Brane Gases on K3 and Calabi-Yau Manifolds
Damien A. Easson
TL;DR
The paper extends Brane Gas Cosmology (BGC) beyond toroidal compactifications to manifolds with non-trivial holonomy, focusing on K3 and Calabi-Yau backgrounds to improve connections with particle physics. By leveraging dualities among M-theory branches, it constructs brane gas scenarios that yield ${\mathcal N}=2$ four-dimensional theories on K3×T^2 and, more broadly, on Calabi-Yau threefolds, while preserving BGC’s mechanism for dynamical dimensional reduction via winding modes. It shows that winding on higher-dimensional cycles (e.g., 2-cycles on K3) can drive decompactification even without one-cycles, and articulates a network of dualities that links Type IIA on K3 and heterotic $E_8\times E_8$ on T^4 to CY compactifications, offering an existence proof of CY-compatible BGC. The results provide a concrete step toward integrating string cosmology with realistic particle physics and motivate exploring ${\mathcal N}=1$ realizations in future work, using CY geometry and dualities to bridge early-universe dynamics with low-energy phenomenology.
Abstract
We initiate the study of Brane Gas Cosmology (BGC) on manifolds with non-trivial holonomy. Such compactifications are required within the context of superstring theory in order to make connections with realistic particle physics.

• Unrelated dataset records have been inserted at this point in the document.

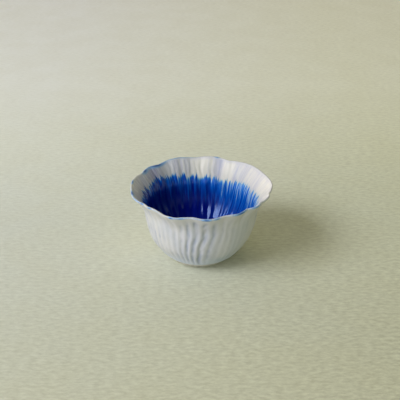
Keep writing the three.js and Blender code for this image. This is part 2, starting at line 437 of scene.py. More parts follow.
def sway(angle, height):
    """The sideways wander of a flute."""
    near = (0.5 + 0.5 * np.cos(angle - SWAY_ANGLE)) ** SWAY_NARROWNESS
    wave = SWAY_REACH * np.sin(TURN * (BOWL_HEIGHT - height) / SWAY_LENGTH)
    slip = TWIST * (1 - between(height, TWIST_TOP - TWIST_SPAN, TWIST_TOP))
    return near * (wave - slip)


def stroke_turn(angle):
    """The angle that the comb's strokes are counted by: it runs slower where they lie wide."""
    apart = (angle - WIDE_ANGLE + math.pi) % TURN - math.pi
    return angle - WIDENING * apart * np.exp(-0.5 * (apart / WIDE_SPAN) ** 2)


def coat_edge(angle):
    """How far below the rim the coat starts, along the wall."""
    return WHITE_BAND + GLAZE_TILT * np.cos(angle) + marks_near(angle, LOW_EDGES)


def coat_share(angle):
    """The share of the inner wall that the coat climbs, with a tongue between the ribs."""
    brushed = 0.5 - 0.5 * np.cos(RIB_COUNT * angle)
    tongue = TONGUE_LENGTH * (brushed * pressure(angle) - 0.5)
    return 1 - (coat_edge(angle) - tongue) / inner_wall.length


def lip_paint(angle, below_rim):
    """The cobalt on the lip: a thin uneven wash, and the touches."""
    uneven = 1 + WASH_UNEVENNESS * np.sin(SLOW_WAVES * angle + 2) * np.sin(QUICK_WAVES * angle)
    facing = between(np.cos(angle - WASH_ANGLE), *WASH_FACING)
    heavy = WASH_THINNEST + (1 - WASH_THINNEST) * facing
    across = (below_rim - WASH_CENTRE) / WASH_HALF_DEPTH
    paint = WASH_STRENGTH * heavy * uneven * np.exp(-across ** 2)
    for degrees, half_width, inside, half_depth, strength in LIP_TOUCHES:
        along = degrees_from(angle, degrees) / half_width
        across = (below_rim - inside) / half_depth
        paint = np.maximum(paint, strength * np.exp(-along ** 2 - across ** 2))
    return paint


# Rings of points, each with what the comb and the glazes need to know there

ANGLES = np.arange(COLUMNS) * TURN / COLUMNS
AROUND = ANGLES[None, :]


def ring_marks(rows, below_rim, combed=0.0, slip=0.0, ribbed=0.0, lined=0.0, washed=0.0):
    """The marks of some rings. below_rim is the way along the wall from the crest of the lip,
    positive inside the bowl and negative outside it."""
    shape = (rows, COLUMNS)
    marks = {"turn": AROUND, "below_rim": below_rim, "combed": combed, "slip": slip}
    marks.update(ribbed=ribbed, lined=lined, washed=washed)
    marks["lip_paint"] = lip_paint(AROUND, below_rim)
    marks["below_edge"] = below_rim - coat_edge(AROUND)
    return {name: np.broadcast_to(value, shape) for name, value in marks.items()}


def outside_rings(rows):
    """The outer wall, from the seat up to the lip."""
    share = np.linspace(0, 1, rows)[:, None]
    radius, height = outer_wall.at(share)
    for degrees, half_width, middle, half_height, depth in PRESSES:
        level = np.exp(-((height - middle) / half_height) ** 2)
        radius = radius - level * marks_near(AROUND, ((degrees, half_width, depth),))
    started = between(share * outer_wall.length, 0, FLUTE_RUN_IN)
    left = between((1 - share) * outer_wall.length, 0, FLUTE_RUN_OUT)
    marked = started * left
    combed = marked * firmness(AROUND)
    slip = marked * sway(AROUND, height) / radius
    below = -LIP_RADIUS * math.pi / 2 - (1 - share) * outer_wall.length
    points = hand_made(radius, height, AROUND)
    marks = ring_marks(rows, below, combed=combed, slip=slip)
    marks["turn"] = np.broadcast_to(stroke_turn(AROUND), slip.shape)
    return points, marks


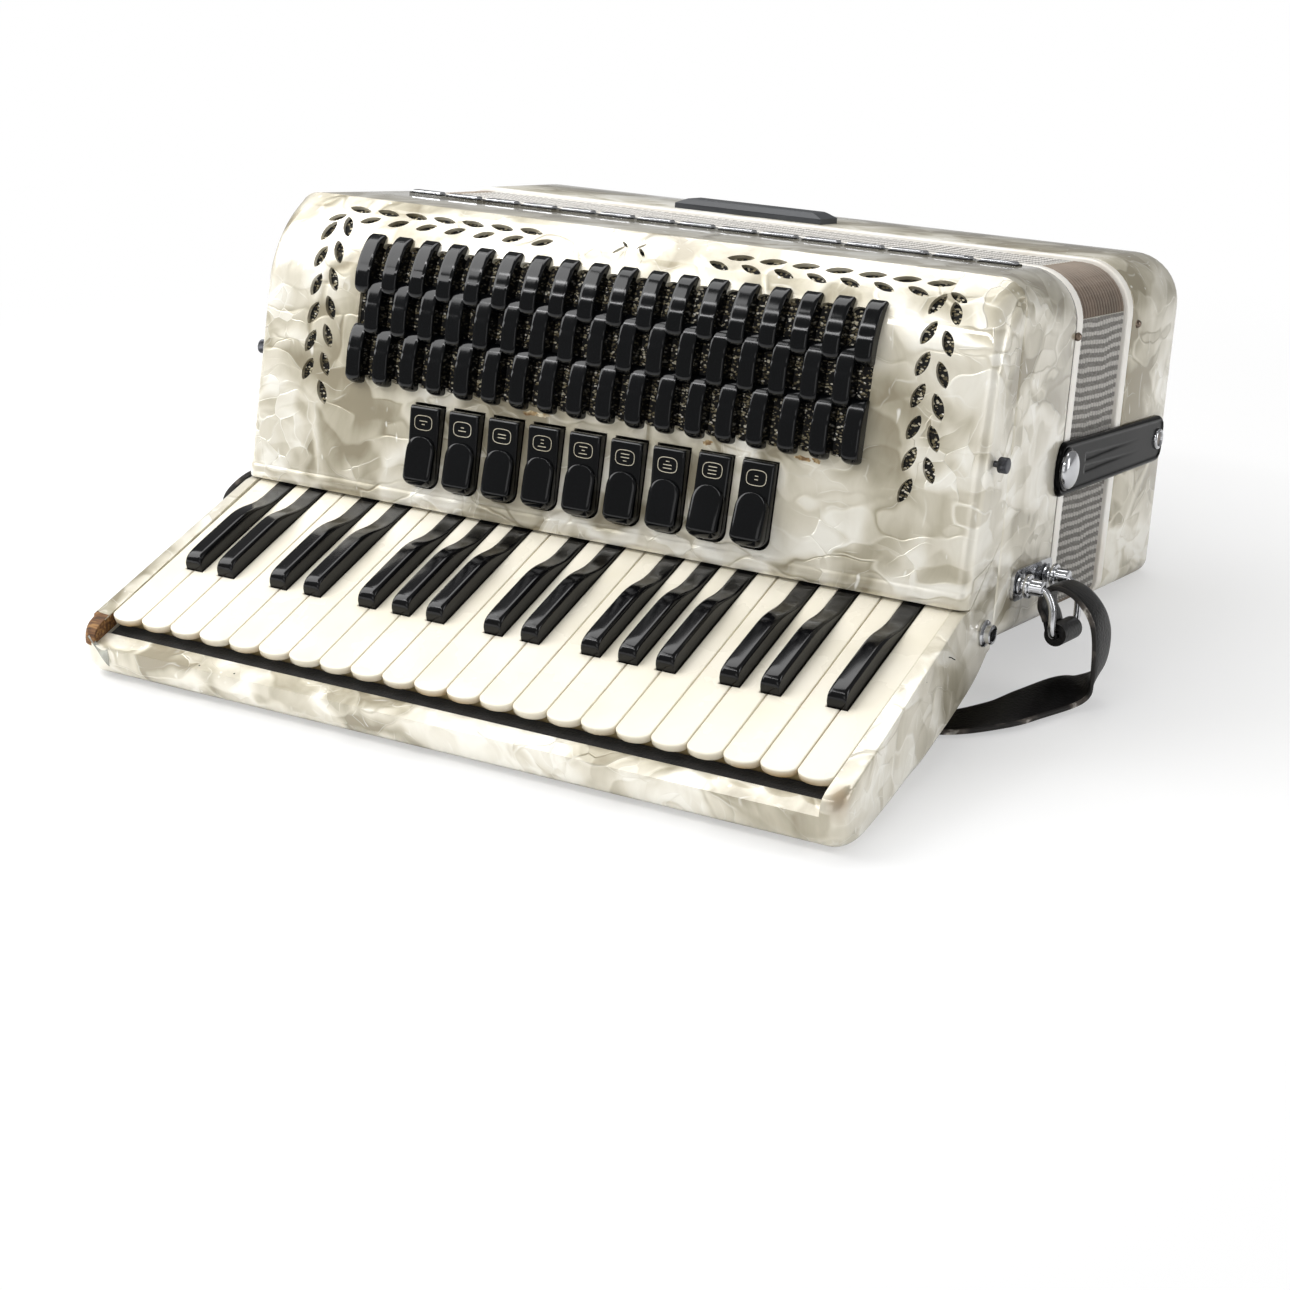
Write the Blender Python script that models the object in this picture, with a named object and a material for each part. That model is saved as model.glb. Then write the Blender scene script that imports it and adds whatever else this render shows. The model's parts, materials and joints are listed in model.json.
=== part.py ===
# %% [markdown]
# Piano accordion lying on its back: treble section with keyboard, folded bellows and bass section.
# Sizes are worked out from the width of one white key. X runs along the keyboard, Y along the
# bellows towards the bass side, Z towards the audience. The whole instrument is then tipped by
# its resting angle, so that world Z is the normal of the table it lies on.

# %%
import math

import bmesh
import bpy
import numpy as np
from mathutils import Vector

for old in list(bpy.data.objects):
    bpy.data.objects.remove(old, do_unlink=True)

MM = 0.001

# %% [markdown]
# Driving dimensions.

# %%
GAP = 0.3 * MM  # between pieces that touch

# Keyboard
WHITE_PITCH = 19.4 * MM
WHITE_COUNT = 22
FIRST_NOTE = 4  # 0 is C, so the lowest white key is a G
NOTES_WITH_BLACK = {0: -1.4 * MM, 1: 1.4 * MM, 3: -2.0 * MM, 4: 0.0, 5: 2.0 * MM}
KEY_SLOPE = math.radians(24.9)
KEY_GAP = 0.5 * MM
KEY_LENGTH = 157 * MM  # from the notch line at the front to the tail
KEY_DEPTH = 16 * MM
KEY_PLATE = 4 * MM
KEY_TIP = 5.5 * MM
KEY_TIP_OVERHANG = 3 * MM
BLACK_WIDTH = 10.5 * MM
BLACK_FRONT = 46 * MM
BLACK_TAIL = 45 * MM  # low end of a black key, which runs on under the grille
BLACK_SLOPE = 18 * MM
BLACK_HEIGHT = 8.8 * MM
BLACK_TAIL_HEIGHT = 1.2 * MM
AXLE_FROM_TAIL = 7 * MM
AXLE_BELOW = 8 * MM
AXLE_RADIUS = 1.5 * MM
AXLE_CLEARANCE = 0.4 * MM

# Keyboard bed
CHEEK = 7 * MM
CHEEK_BULGE = 4 * MM
WELL_DEPTH = 22 * MM
FELT_DEPTH = 12 * MM
FELT_BACK = 2 * MM
RIM_DEPTH = 8 * MM
RIM_INNER = 9 * MM
RIM_WIDTH = 13 * MM
BED_ROUND = 9 * MM
BED_WALL = 2.4 * MM
SOCKET_DEPTH = 10.7 * MM  # in front of the seam
SOCKET_Z = 42 * MM
SOCKET_RADIUS = 6 * MM
FRONT_CONTACT = (-10 * MM, -31.5 * MM)  # along and above the keys: where the front edge rests

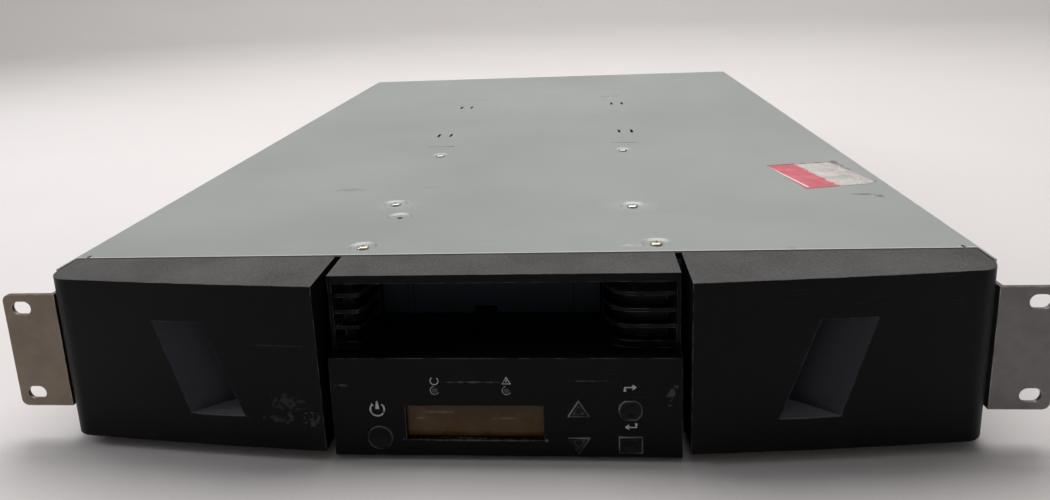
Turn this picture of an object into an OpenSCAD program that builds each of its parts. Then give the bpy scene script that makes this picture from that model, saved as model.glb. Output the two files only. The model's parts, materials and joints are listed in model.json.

We study the dynamics of brane gases constructed from various string theories on background spaces having a K3 submanifold. The K3 compactifications provide a stepping stone for generalising the model to the case of a full Calabi-Yau three-fold. Duality symmetries are discussed within a cosmological context. Using a duality, we arrive at an N=2 theory in four-dimensions compactified on a Calabi-Yau manifold with SU(3) holonomy. We argue that the Brane Gas model compactified on such spaces maintains the successes of the trivial toroidal compactification while greatly enhancing its connection to particle physics. The initial state of the universe is taken to be a small, hot and dense gas of p-branes near thermal equilibrium. The universe has no initial singularity and the dynamics of string winding modes allow three spatial dimensions to grow large, providing a possible solution to the dimensionality problem of string theory.